I was worried that the pack selection had too much emphasis on ball-carrying ability and not enough on craft at the breakdown, but as it transpired the breakdown was not contested as hotly as in the second Test, and, when it was, Poite importantly allowed a proper contest. Therefore the three loose forwards could work as unit, as evidenced by the first penalty conceded by the Wallabies. Dan Lydiate felled Joe Tomane, with Sean O’Brien in close attendance, meaning the Irishman could get his hands on the ball before any other Aussie could get near enough to form a ruck. However, the Lions were smart, and only committed to the breakdown when there was a clear chance of winning the ball, or if they were defending near their own line, when they were excellent at slowing the ball down, probably illegally. Jonathan Sexton was possibly lucky to avoid a yellow card in the second half, when he held on to the tackled player a couple of metres from his own tryline.

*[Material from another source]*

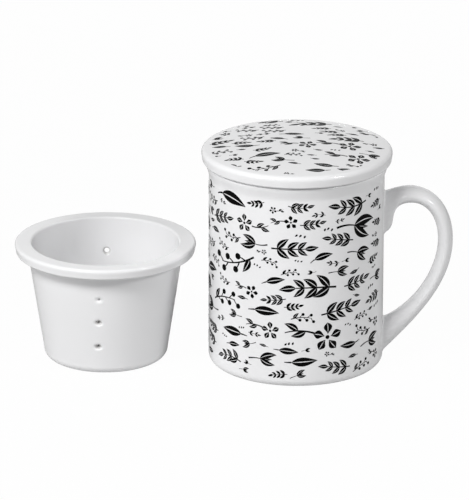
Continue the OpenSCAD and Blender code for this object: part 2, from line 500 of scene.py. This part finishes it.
def cut_out(bm, faces):
    """Deletes faces, and gives a patch: a small mesh with copies of the edges round the gap."""
    inside = set(faces)
    edges = dict.fromkeys(edge for face in faces for edge in face.edges)
    border = [edge for edge in edges if len(inside.intersection(edge.link_faces)) == 1]
    patch = bmesh.new()
    verts = dict.fromkeys(vert for edge in border for vert in edge.verts)
    copies = {vert: patch.verts.new(vert.co) for vert in verts}
    for edge in border:
        patch.edges.new([copies[vert] for vert in edge.verts])
    bmesh.ops.delete(bm, geom=faces, context="FACES")
    return patch


def put_in(bm, patch):
    """Adds a small mesh to a larger one, and frees it."""
    mesh = bpy.data.meshes.new("patch")
    patch.to_mesh(mesh)
    patch.free()
    bm.from_mesh(mesh)
    bpy.data.meshes.remove(mesh)


def along_wall(angle):
    """Direction from the cup's axis at an angle round it."""
    return Vector((math.cos(math.radians(angle)), math.sin(math.radians(angle)), 0))


def window_of(point):
    """The row and height of the hole whose window a point of the wall lies in, or None."""
    for row in HOLE_ROWS:
        radial = along_wall(row.angle)
        if point.dot(radial) > 0 and abs(point.cross(radial).z) < HOLE_WINDOW:
            for height in row.heights:
                if abs(point.z - height) < HOLE_WINDOW:
                    return row, height
    return None


def on_wall(surface, angle, aside, z, depth):
    """A point a depth off the wall's outer or inner surface, and so far aside of an angle."""
    radial = along_wall(angle)
    reach = math.sqrt(surface(z) ** 2 - aside * aside) + depth
    return radial * reach + Vector((-radial.y, radial.x, 0)) * aside + Vector((0, 0, z))


def hole_rings(row, filled, rng):
    """How flat one hole is, and its outer and inner rings: each a surface, a radius and a depth."""
    squash = row.flatness * rng.uniform(0.95, 1.04)
    hole_r = row.radius * rng.uniform(0.94, 1.05)
    bore_r = hole_r * (FILLED_SHARE if filled else 1)
    inner_r = bore_r * (PINHOLE_SHARE if filled else row.narrowing)
    outer_dimple = rim_rounding(hole_r + DIMPLE_OUT - bore_r, DIMPLE_DEPTH)
    inner_dimple = rim_rounding(DIMPLE_IN, DIMPLE_DEPTH)[::-1]
    outer = [(infuser_out, bore_r + grow, -depth) for grow, depth in outer_dimple]
    inner = [(infuser_in, inner_r + grow, depth) for grow, depth in inner_dimple]
    return squash, outer, inner


def pierce_wall(patch, row, height, rng):
    """Makes one hole through the wall, its rims rounded by the glaze, which nearly fills one."""
    radial = along_wall(row.angle)
    middle_r = (infuser_out(height) + infuser_in(height)) / 2 * MM
    outside = [edge for edge in patch.edges if edge.verts[0].co.dot(radial) > middle_r]
    inside = [edge for edge in patch.edges if edge.verts[0].co.dot(radial) <= middle_r]
    shift = row.lean * (height - row.heights[1])
    filled = (row, height) == FILLED_HOLE
    squash, outer, inner = hole_rings(row, filled, rng)
    bore = range(len(outer) - 1, len(outer) + len(inner) - 3)
    previous = outside
    for i, (surface, radius, depth) in enumerate(outer + inner):
        ring = add_ring(patch, [
            on_wall(surface, row.angle, shift + point.x, height + point.y, depth)
            for point in round_points(len(outside), radius, squash)])
        span = bmesh.ops.bridge_loops(patch, edges=previous + ring)["faces"]
        # The faces down a hole's bore get the bore material, whose darker colour is painted shade.
        finish_faces(span, SHADED_BORE if i in bore and not filled else GLAZED)
        previous = ring
    finish_faces(bmesh.ops.bridge_loops(patch, edges=previous + inside)["faces"], GLAZED)


def finish_faces(faces, slot):
    """Gives faces one of their piece's materials."""
    for face in faces:
        face.material_index = slot


def pierce_floor(patch):
    """Fills the floor's gap again, round a ring of holes and the one in its middle."""
    low, high = FOOT_HOLLOW, INFUSER_FLOOR_TOP
    rims = {
        z: [edge for edge in patch.edges if abs(edge.verts[0].co.z - z * MM) < MERGE]
        for z in (low, high)
    }
    middles = [Vector((0, 0, 0))] + round_points(FLOOR_HOLES, FLOOR_RING_R)
    rounding = rim_rounding(FLOOR_DIMPLE, DIMPLE_DEPTH)
    levels = [(grow, high - depth) for grow, depth in rounding]
    levels += [(grow, low + depth) for grow, depth in rounding[::-1]]
    for middle in middles:
        rings = []
        for grow, z in levels:
            level = middle + Vector((0, 0, z))
            circle = round_points(FLOOR_HOLE_SIDES, HOLE_R + grow)
            rings.append(add_ring(patch, [level + point for point in circle]))
        for upper, lower in zip(rings, rings[1:]):
            bmesh.ops.bridge_loops(patch, edges=upper + lower)
        rims[high] += rings[0]
        rims[low] += rings[-1]
    for rim in rims.values():
        bmesh.ops.triangle_fill(patch, edges=rim, use_beauty=True)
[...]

And then we come to ball-carrying. The difference between the second and third Tests was startling. Jamie Heaslip is a fine player, quick, with an outstanding offload, and an eye for space, but a shirt-up-jumper ball-carrier he is not. Given the style of play Gatland prefers, it was a surprise that Toby Faletau had to wait until the third Test to get a start, but he made a huge difference, always making yards, catching restart ball, and coming up with a crucial, possibly even game-changing turnover in his own 22, a couple of minutes before Sexton’s try. Sean O’Brien, the object of an unexpectedly large amount of man-love from the commentators on Australian TV, was also prominent ball-carrying-wise, although not as much as in previous games – here his main contribution was breakdown work, and putting in an astonishing number of tackles, getting into double figures before the end of the first half. Finally, Richard Hibbard improved even on Tom Youngs’ work in the loose, notably getting up unharmed from two almighty head clashes, and then collapsing into a state of catatonia on being replaced.

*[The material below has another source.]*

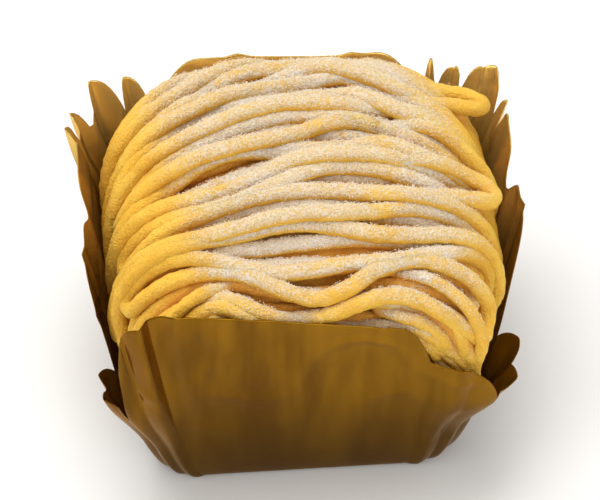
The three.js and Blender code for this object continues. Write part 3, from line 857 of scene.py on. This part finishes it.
def dust_cover(points, u, outwards, relief):
    """How much sugar lies at each point, from 0 to 1."""
    facing = smoothstep(outwards[:, 2], *DUST_FACING)
    slant = np.where(u < 0, DUST_SLANT["left"], DUST_SLANT["right"])
    along = np.abs(u) + np.where(u < 0, DUST_LEFT, 0) + slant * points[:, 1]
    ends = 1 - smoothstep(along, *DUST_ENDS)
    front = lerp(FRONT_SHARE, 1, smoothstep(points[:, 1], *DUST_FRONT))
    ridges = 1 - RIDGE_LOSS * smoothstep(relief, *DUST_RIDGES)
    shallow = smoothstep(relief, *DUST_DEPTHS)
    large, small = [
        np.array([noise.noise(Vector(p) / DUST_PATCHES[size]) for p in points])
        for size in ("large", "small")
    ]
    uneven = smoothstep(large + DUST_PATCHES["small_share"] * small, *DUST_PATCHES["range"])
    return np.minimum(1, DUST_GAIN * facing * ends * front * ridges * shallow * uneven)


def sugar_grains(dusted, material):
    """Small loose grains where the sugar lies thickest."""
    rng = np.random.default_rng(SEED)
    weights = dusted[:, 6] ** GRAIN_CROWDING
    chosen = rng.choice(len(dusted), GRAINS, p=weights / weights.sum())
    jitter = rng.normal(0, GRAIN_SCATTER, (GRAINS, 3))
    centres = dusted[chosen, :3] + dusted[chosen, 3:6] * GRAIN_LIFT + jitter
    corners = np.array([[1, 1, 1], [1, -1, -1], [-1, 1, -1], [-1, -1, 1]]) / math.sqrt(3)
    turns = rng.normal(size=(GRAINS, 3, 3))
    turns = np.linalg.qr(turns)[0]
    turns *= np.sign(np.linalg.det(turns))[:, None, None]
    sizes = rng.uniform(*GRAIN_SIZE, GRAINS)[:, None, None] / 2
    points = centres[:, None] + np.einsum("cj,nij->nci", corners, turns) * sizes
    faces = np.array([[0, 1, 2], [0, 2, 3], [0, 3, 1], [1, 3, 2]])
    faces = (faces[None] + 4 * np.arange(GRAINS)[:, None, None]).reshape(-1, 3)
    piece = new_object("sugar_grains", points.reshape(-1, 3), faces.tolist(), material, smooth=False)
    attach(piece, "root")


# Materials


class Nodes:
    """Short ways to add and join shader nodes in one material."""

    def __init__(self, name):
        self.material = bpy.data.materials.new(name)
        self.material.use_nodes = True
        self.tree = self.material.node_tree
        self.tree.nodes.clear()
        output = self.tree.nodes.new("ShaderNodeOutputMaterial")
        self.shader = self.tree.nodes.new("ShaderNodeBsdfPrincipled")
        self.link(self.shader.outputs["BSDF"], output.inputs["Surface"])
        self.place = self.tree.nodes.new("ShaderNodeTexCoord").outputs["Object"]

    def link(self, source, target):
        self.tree.links.new(source, target)

    def put(self, target, value):
        if isinstance(value, bpy.types.NodeSocket):
            self.link(value, target)
        else:
            target.default_value = value

    def noise(self, scale, detail=3.0, roughness=0.55, stretch=None):
        node = self.tree.nodes.new("ShaderNodeTexNoise")
        node.inputs["Scale"].default_value = scale
        node.inputs["Detail"].default_value = detail
        node.inputs["Roughness"].default_value = roughness
        place = self.place
        if stretch:
            mapping = self.tree.nodes.new("ShaderNodeMapping")
            mapping.inputs["Scale"].default_value = stretch
            self.link(place, mapping.inputs["Vector"])
            place = mapping.outputs["Vector"]
        self.link(place, node.inputs["Vector"])
        return node.outputs["Fac"]

    def remap(self, value, low, high, to_low=0.0, to_high=1.0):
        node = self.tree.nodes.new("ShaderNodeMapRange")
        node.interpolation_type = "SMOOTHSTEP"
        self.put(node.inputs["Value"], value)
        node.inputs["From Min"].default_value = low
        node.inputs["From Max"].default_value = high
        node.inputs["To Min"].default_value = to_low
        node.inputs["To Max"].default_value = to_high
        return node.outputs["Result"]

    def maths(self, operation, a, b=0.0):
        node = self.tree.nodes.new("ShaderNodeMath")
        node.operation = operation
        self.put(node.inputs[0], a)
        self.put(node.inputs[1], b)
        return node.outputs["Value"]

    def product(self, *factors):
        result = factors[0]
        for factor in factors[1:]:
            result = self.maths("MULTIPLY", result, factor)
        return result

    def attribute(self, name):
        node = self.tree.nodes.new("ShaderNodeAttribute")
        node.attribute_name = name
        return node.outputs["Fac"]

    def mix(self, share, a, b):
        node = self.tree.nodes.new("ShaderNodeMix")
        node.data_type = "RGBA"
        self.put(node.inputs["Factor"], share)
        colours = [socket for socket in node.inputs if socket.type == "RGBA"]
        for socket, value in zip(colours, (a, b)):
            self.put(socket, value)
        return [socket for socket in node.outputs if socket.type == "RGBA"][0]

    def bump(self, height, distance, strength=1.0):
        node = self.tree.nodes.new("ShaderNodeBump")
        node.inputs["Strength"].default_value = strength
        node.inputs["Distance"].default_value = distance
        self.link(height, node.inputs["Height"])
        return node.outputs["Normal"]

    def axis(self, name):
        """A place's X, Y or Z in the object's own frame."""
        split = self.tree.nodes.new("ShaderNodeSeparateXYZ")
        self.link(self.place, split.inputs["Vector"])
        return split.outputs[name]

    def set(self, **values):
        """Sets or links the shader's sockets, whose spaces are written as underscores."""
        for name, value in values.items():
            self.put(self.shader.inputs[name.replace("_", " ")], value)


def linear(red, green, blue):
    """A colour given as screen values from 0 to 255."""
    channels = [channel / 255 for channel in (red, green, blue)]
    return (*[c / 12.92 if c <= 0.04045 else ((c + 0.055) / 1.055) ** 2.4 for c in channels], 1.0)


def cream_material():
    m = Nodes("chestnut_cream_dusted")
    relief = m.attribute("relief")
    fresh = m.mix(m.remap(m.noise(140), 0.35, 0.65), linear(244, 194, 70), linear(234, 178, 50))
    # Painted shade: where the relief is lowest, in the crevices between strands, the cream is drawn a
    # darker orange.
    crevice_shade = m.remap(relief, -1.9, -0.8, 1.0, 0.0)
    cover = m.attribute("dust")
    hazed = m.mix(m.product(cover, 0.85), fresh, linear(238, 210, 134))
    clean = m.mix(crevice_shade, hazed, linear(236, 170, 62))
    grain = m.noise(2200, detail=2, roughness=0.7)
    flecks = m.remap(grain, 0.35, 0.65, -0.16, 0.16)
    dusting = m.remap(m.maths("ADD", cover, m.product(flecks, m.remap(cover, 0.0, 0.25))), 0.0, 1.0)
    high_sugar = m.mix(m.remap(grain, 0.35, 0.6), linear(233, 214, 182), linear(248, 240, 232))
    # Painted shade: sugar lower in the heap, in the valleys between strands, is drawn darker and warmer
    # than sugar on the crests.
    shaded_low_sugar = m.mix(m.remap(grain, 0.35, 0.6), linear(226, 180, 112), linear(246, 226, 200))
    sugar = m.mix(m.remap(relief, -1.6, -0.2), shaded_low_sugar, high_sugar)
    m.set(Base_Color=m.mix(dusting, clean, sugar), Roughness=0.8)
    m.set(Subsurface_Weight=0.25, Subsurface_Radius=(1.0, 0.75, 0.4), Subsurface_Scale=0.0006)
    rough = m.maths("MULTIPLY", grain, m.remap(cover, 0.0, 0.4, 0.6, 1.0))
    m.set(Normal=m.bump(rough, 0.0011, 1.0))
    return m.material


def grain_material():
    m = Nodes("sugar_grain")
    m.set(Base_Color=m.mix(m.noise(900), linear(250, 242, 230), linear(242, 222, 182)), Roughness=0.6)
    m.set(Subsurface_Weight=0.3, Subsurface_Radius=(1.0, 0.8, 0.5), Subsurface_Scale=0.0006)
    return m.material


def film_material():
    m = Nodes("gold_film")
    # Painted sheen: soft vertical streaks of lighter and darker gold stand in for highlights and
    # reflections on the film; the broad streaks also vary its roughness.
    streaks = m.noise(70, detail=3, stretch=(1.0, 1.0, 0.3))
    narrow = m.noise(330, detail=2, stretch=(1.0, 1.0, 0.05))
    painted_sheen = m.remap(m.maths("ADD", streaks, m.product(narrow, 0.4)), 0.5, 0.9)
    gold = m.mix(painted_sheen, linear(122, 80, 8), linear(166, 118, 24))
    # Painted shade and painted reflection: the film is drawn darker towards its foot, as if shaded and
    # reflecting a dark ground.
    low = m.remap(m.axis("Z"), 0.0, 0.032, 0.75, 0.0)
    # Painted light: the upper back of the film is drawn pale gold, as if lit through from behind.
    painted_backlight = m.product(m.remap(m.axis("Z"), 0.024, 0.040), m.remap(m.axis("Y"), -0.020, 0.020))
    lit = m.mix(painted_backlight, m.mix(low, gold, linear(80, 56, 10)), linear(250, 214, 122))
    m.set(Base_Color=lit, Roughness=m.remap(streaks, 0.3, 0.7, 0.12, 0.24))
    m.set(Metallic=0.5, Specular_Tint=linear(255, 214, 140), Transmission_Weight=0.65, IOR=1.25)
    return m.material


def sponge_material():
    m = Nodes("sponge_crumb")
    crumb = m.noise(700, detail=4, roughness=0.65)
    # Painted shade: the pores are drawn a darker brown than the crumb around them, and they also dent it
    # through the bump.
    pores = m.remap(m.noise(420, detail=2), 0.3, 0.45)
    baked = m.mix(m.remap(crumb, 0.35, 0.65), linear(222, 170, 84), linear(244, 208, 130))
    m.set(Base_Color=m.mix(pores, linear(178, 122, 52), baked), Roughness=0.9)
    m.set(Normal=m.bump(m.maths("ADD", m.product(crumb, 0.5), pores), 0.0006, 0.9))
    return m.material


def floor_material():
    m = Nodes("pale_floor")
    m.set(Base_Color=m.mix(m.noise(6), linear(232, 231, 229), linear(238, 237, 235)), Roughness=0.6)
    return m.material


# Stage

AZIMUTH, ELEVATION = -4.6, 45.0  # the photograph's view of this cake
DISTANCE = 0.70
LENS = 242.0
AIM = Vector((0.0, -0.0005, 0.0295))
FLOOR_SIZE, FLOOR_DROP = 6, 0.0002  # just under the foot, so that no two faces meet


def add_floor():
    bpy.ops.mesh.primitive_plane_add(size=FLOOR_SIZE, location=(0, 0, -FLOOR_DROP))
    floor = bpy.context.object
    floor.name = "floor"
    floor.data.materials.append(floor_material())


def add_light(name, size, power, place, colour=(1, 1, 1)):
    data = bpy.data.lights.new(name, "AREA")
    data.shape = "RECTANGLE"
    data.size, data.size_y = size
    data.energy = power
    data.color = colour
    light = bpy.data.objects.new(name, data)
    light.location = place
    light.rotation_euler = (AIM - Vector(place)).to_track_quat("-Z", "Y").to_euler()
    bpy.context.scene.collection.objects.link(light)


def add_lights():
    add_light("top_softbox", (0.9, 0.7), 7.7, (-0.15, 0.25, 0.95))
    add_light("front_fill", (1.0, 0.6), 4.0, (0.35, -0.95, 0.55))
    add_light("left_fill", (0.6, 0.6), 2.0, (-0.9, -0.2, 0.45))
    world = bpy.data.worlds.new("studio")
    world.use_nodes = True
    background = world.node_tree.nodes["Background"]
    background.inputs["Color"].default_value = (1.0, 0.99, 0.97, 1.0)
    background.inputs["Strength"].default_value = 0.66
    bpy.context.scene.world = world


def set_colours():
    view = bpy.context.scene.view_settings
    view.view_transform = "Standard"
    view.look = "None"


def add_camera():
    data = bpy.data.cameras.new("camera")
    data.lens = LENS
    camera = bpy.data.objects.new("camera", data)
    azimuth, elevation = math.radians(AZIMUTH), math.radians(ELEVATION)
    level = math.cos(elevation)
    back = Vector((math.sin(azimuth) * level, -math.cos(azimuth) * level, math.sin(elevation)))
    camera.location = AIM + back * DISTANCE
    camera.rotation_mode = "QUATERNION"
    camera.rotation_quaternion = (-back).to_track_quat("-Z", "Y")
    bpy.context.scene.collection.objects.link(camera)
    bpy.context.scene.camera = camera


set_colours()
add_camera()
add_lights()
add_floor()
cream = cream_material()
cream_core(cream)
sugar_grains(cream_strands(cream), grain_material())
film_case(film_material())
sponge_block(sponge_material())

As far as the backs were concerned, their efforts in the first hour or so were primarily defensive. Jamie Roberts is Wales’ defence leader, and obviously had no trouble slotting into the system alongside his usual partner Jonathan Davies, while George North impressed, giving Israel Folau an early greeting, and then pulling off a highly impressive catch of a high ball in his own 22 under pressure from two Wallabies. However, when an attacking opportunity arose, they displayed the incisiveness of a warm sharp metal object meeting a lump of dairy product, in particular for the second try, where Tommy Bowe’s decoy run created just enough hesitation in the Australian defence, giving Jonathan Davies just enough room to slip round the outside. For the fourth try, the angle of Jamie Roberts’ run, and the timing of Conor Murray’s pass were so beautiful and so perfect, that I fully expect to see an exhibition based around them displayed at the Royal Academy within the next 12 months.
Then we have Leigh Halfpenny. Wonderful, wonderful Halfpenny. The man to whom I am intending to marry my as yet unborn daughter, whether she wants to or not (although let’s face it, she probably will – girls go gooey at his curly locks and soulful eyes, in the way that blokes go misty-eyed at his flawless kicking technique and low centre of gravity). He quite simply gets everything right. The opposition fly-half blooters a kick downfield – don’t worry Halfpenny’s in the perfect position to field it, and barely has to move to catch it, before cracking a dead-eyed reply into touch in the opposition 22. Oh no, the most dangerous runner in the team has gathered his own chip and chase and is haring into our 22 – don’t worry, Halfpenny has grabbed him round his knees and has him down on the floor before he even has a chance to think about an offload. What’s this, the opposing scrum-half has booted a mediocre kick towards the left hand side of the pitch around the halfway line? Can’t see us making too much out of this opportunity though. Hang on, Halfpenny’s predicted exactly where the kick will go, has caught it and set off on a mazy run, stepping outside then inside before drawing the full-back and sending our giant left-winger over in the corner. He is an utterly brilliant player in every facet of the game.
There is much else to mention in conjunction with the game – the way Adam Jones never ever takes a backward step in the scrum; the fact Jonathan Sexton is always shouting angrily at someone; Jesse Mogg’s tracer-like left boot; Geoff Parling’s epoch-making ankle tap on the aforementioned Mogg; Geoff Parling’s beard, which makes him look as though he should be telling whimsical yet subtly hilarious stories at the Edinburgh Fringe; Kurtley Beale’s line-breaking ability; Warren Gatland’s slight smile as the Lions win another penalty at the scrum; the way that even joy at a Lions victory cannot hide the fact that Stuart Barnes is an obnoxious tosser . However, that’s all for another day. Instead let’s savour the win, and put £50 in an envelope entitled ‘New Zealand 2017 fund.’